Direction =
Report the number of lines that include "Identity", with no additional text.

Information provided =
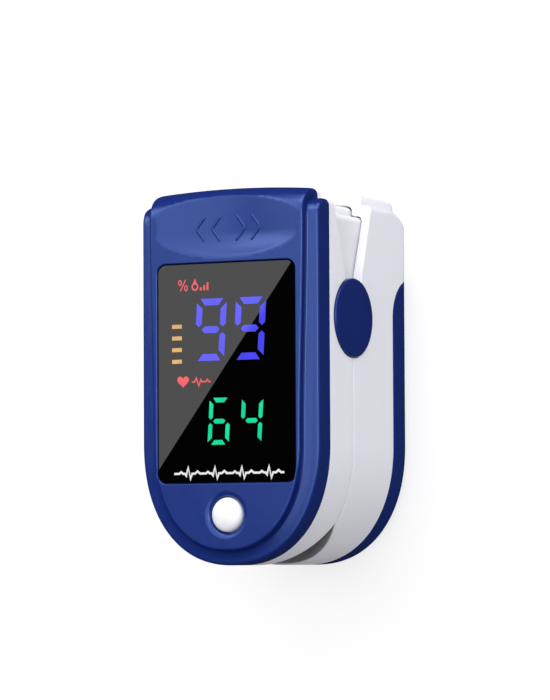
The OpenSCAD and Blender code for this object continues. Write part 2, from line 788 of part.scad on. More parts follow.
module upper_frame() {
    back = stop_y + 1.8;
    top = plate_z + plate_t + 0.3;
    low = shoulder_y - skirt_gap + 0.1;
    skirt = [[back, top - 0.3], [back, 21.4], [pivot_y - 0.5, 16.6], [pivot_y + 2.5, skirt_low_z],
        [low, skirt_low_z], [low, skirt_low_z + 0.4], [end_y, skirt_low_z + 0.4], [end_y, top - 0.3]];
    color(white) difference() {
        union() {
            difference() {
                intersection() {
                    slab(body_outline(frame_inset), part_z + 3 * split, top);
                    box([-big, -big, 0], [big, back, big]);
                }
                difference() {
                    intersection() {
                        slab(body_outline(frame_inset + frame_t), part_z + 1.5, top + 1);
                        box([-big, -big, 0], [big, back - frame_t, big]);
                    }
                    channel_half(1, trough_r + frame_t, -big / 2, big / 2);
                    both_sides() translate([front_boss.x, front_boss.y, 0]) cylinder(r = 2, h = big);
                }
            }
            intersection() {
                slab(body_outline(frame_inset), plate_z, plate_z + plate_t);
                box([-big, back - frame_t, 0], [big, big, big]);
            }
            // skirts, which slide down inside the lower shell as the jaws are squeezed;
            // the one across the end is short, to clear the batteries
            difference() {
                intersection() {
                    along_x(skirt, -big / 2, big / 2);
                    body_ring(skirt_gap, skirt_gap + skirt_t, skirt_low_z - 1, top);
                }
                box([skirt_gap + skirt_t - middle_half, 20, 0],
                    [middle_half - skirt_gap - skirt_t, big, part_z + split]);
            }
            both_sides() on_pivot(3.3, skirt_in, skirt_out);
        }
        channel_half(1, trough_r, -big / 2, stop_y);
        mouth_flare(1);
        translate([0, sensor_y, 0]) cylinder(r = 2.2, h = big);
        box([-3.2, 15, 0], [3.2, 17, big]);
        both_sides() translate([front_boss.x, front_boss.y, 0]) {
            cylinder(r = 1.5, h = 23.8);
            cylinder(r = 0.9, h = big);
        }
        both_sides() translate([rear_boss.x, rear_boss.y, 0]) cylinder(r = 0.9, h = big);
        on_pivot(pin_r + 0.05, -big / 2, big / 2);
    }
}

module upper_pad() {
    color(rubber) pad(1);
}

module upper_lens() {
    color([0.8, 0.85, 0.9]) translate([0, sensor_y, part_z + channel_h / 2]) cylinder(r = 2.1, h = 0.5);
}

module emitter_led() {
    color([0.9, 0.9, 0.8])
        box([-1.5, sensor_y - 1.2, 25], [1.5, sensor_y + 1.2, board_top - board_t]);
}

module cover_screws() {
    color(steel) {
        both_sides() screw(front_boss, 23.8, 6.3, 1.4);
        both_sides() screw(rear_boss, plate_z, 5.2, 1.4);
    }
}

// ---------- battery door ----------

module battery_door() {
    color(blue) {
        difference() {
            intersection() {
                lower_outer();
                door_zone(0);
            }
            slab(body_outline(1), door_t, big);
        }
        // ribs that run in the shell's grooves, and the latch tongue
        both_sides() box([half_w - 1.5, -8, 4.5], [half_w - 0.9, 8, 5.4]);
        box([-1.6, 13, door_t - eps], [1.6, 15.5, floor_t + 0.75]);
        box([-1.6, 13, floor_t + 0.15], [1.6, 20.5, floor_t + 0.75]);
    }
}

lower_shell();
battery_tray();
lower_frame();
lower_pad();
lower_lens();
photodiode();
sensor_board();
cell_left();
cell_right();
positive_plate();
negative_spring();
link_plate();
hinge_pin();
torsion_spring_left();
torsion_spring_right();
pivot_cap_left();
pivot_cap_right();
tray_screws();
jaw_ribbon();
top_cover();
window_tape();
display_window();
spo2_digits();
pulse_digits();
signal_bars();
display_module();
main_board();
board_chips();
power_switch();
upper_shell();
upper_frame();
upper_pad();
upper_lens();
emitter_led();
cover_screws();
switch_plunger();
power_button();
battery_door();
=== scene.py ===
import json
import math
import bmesh
import bpy
import numpy as np
from mathutils import Matrix, Vector
from mathutils.geometry import delaunay_2d_cdt

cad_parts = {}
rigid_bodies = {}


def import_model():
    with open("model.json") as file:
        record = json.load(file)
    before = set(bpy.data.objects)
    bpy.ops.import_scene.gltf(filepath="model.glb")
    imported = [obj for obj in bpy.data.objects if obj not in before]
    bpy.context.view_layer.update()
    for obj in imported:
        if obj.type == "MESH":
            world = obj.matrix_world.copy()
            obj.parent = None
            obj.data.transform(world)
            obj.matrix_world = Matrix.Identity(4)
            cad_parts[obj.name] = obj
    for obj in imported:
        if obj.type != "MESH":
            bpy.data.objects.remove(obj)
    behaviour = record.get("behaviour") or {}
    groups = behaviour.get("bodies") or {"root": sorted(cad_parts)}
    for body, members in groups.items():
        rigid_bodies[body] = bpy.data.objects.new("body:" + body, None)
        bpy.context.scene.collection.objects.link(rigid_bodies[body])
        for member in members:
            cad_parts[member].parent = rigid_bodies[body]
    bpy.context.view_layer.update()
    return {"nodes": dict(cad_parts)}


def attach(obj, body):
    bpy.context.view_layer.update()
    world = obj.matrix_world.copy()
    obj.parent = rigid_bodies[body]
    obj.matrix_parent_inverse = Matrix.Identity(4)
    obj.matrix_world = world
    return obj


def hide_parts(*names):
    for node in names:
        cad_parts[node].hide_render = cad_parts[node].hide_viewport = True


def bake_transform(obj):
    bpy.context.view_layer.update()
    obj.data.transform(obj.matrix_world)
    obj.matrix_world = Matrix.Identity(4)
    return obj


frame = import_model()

NODES = frame["nodes"]
MM = 0.001

# ---------------------------------------------------------------- sizes, in mm
HALF_W, END_Y, NOSE_Y, NOSE_L = 15.6, 29.15, -10.15, 19.0
NOSE_P = 2.2  # power of the nose's superellipse
SHOULDER_Y, MIDDLE, BOW = 26.95, 13.6, 0.5
TOP, SEAM, PART = 32.4, 27.4, 19.8
PIVOT_Y, NOTCH_R = 9.0, 6.27
MOUTH_W, MOUTH_UP, MOUTH_DOWN = 12.4, 3.5, 5.6
DOOR_H, WALL = 6.2, 1.6
WIN_W, WIN_L, WIN_Y, WIN_TOP = 24.2, 33.9, 0.5, 32.35
BTN_Y, BORE_R = -21.4, 2.82
SEAT, CEILING, LEDGE = 28.03, 30.4, 31.4  # undersides in the cover, and the step that the window lies on
OPEN_W, OPEN_L, OPEN_R = 21.2, 30.5, 0.8  # the opening under the window's ledge
PIN_HOLE_R = 2.2
LOWER_GAP_Y, LOWER_GAP = 5.2, 0.29  # where the squeeze gap starts, and its slope
UPPER_GAP_Y, UPPER_GAP = 8.2, 0.33
LENS_Y = -7


# ---------------------------------------------------------------- mesh helpers
def make(name, verts, faces, mat, body, slot=None, replace=(), sharp=32.0, even=False):
    """A mesh object from points in mm, smooth but for edges over `sharp` degrees.

    even keeps big flat faces flat beside small rounded ones.
    """
    me = bpy.data.meshes.new(name)
    me.from_pydata([tuple(c * MM for c in v) for v in verts], [], [tuple(int(i) for i in f) for f in faces])
    me.validate()
    bm = bmesh.new()
    bm.from_mesh(me)
    bmesh.ops.remove_doubles(bm, verts=bm.verts, dist=2e-7)
    bmesh.ops.dissolve_degenerate(bm, dist=1e-7, edges=bm.edges)
    bmesh.ops.recalc_face_normals(bm, faces=bm.faces)
    for f in bm.faces:
        f.smooth = not (even and abs(f.normal.z) > 0.999999)
    for e in bm.edges:
        if len(e.link_faces) == 2:
            e.smooth = e.calc_face_angle(0) < math.radians(sharp)
    bm.to_mesh(me)
    bm.free()
    ob = bpy.data.objects.new(name, me)
    bpy.context.scene.collection.objects.link(ob)
    me.materials.append(mat)
    if even:
        mod = ob.modifiers.new("even_normals", "WEIGHTED_NORMAL")
        mod.keep_sharp = True
        mod.weight = 100
    if body:
        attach(ob, body)
    if replace:
        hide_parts(*replace)
    return ob


def grid_faces(rows, n, closed=True):
    """Quads between consecutive rings of n points."""
    out = []
    for k in range(rows - 1):
        for i in range(n if closed else n - 1):
            j = (i + 1) % n
            out.append((k * n + i, k * n + j, (k + 1) * n + j, (k + 1) * n + i))
    return out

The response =
3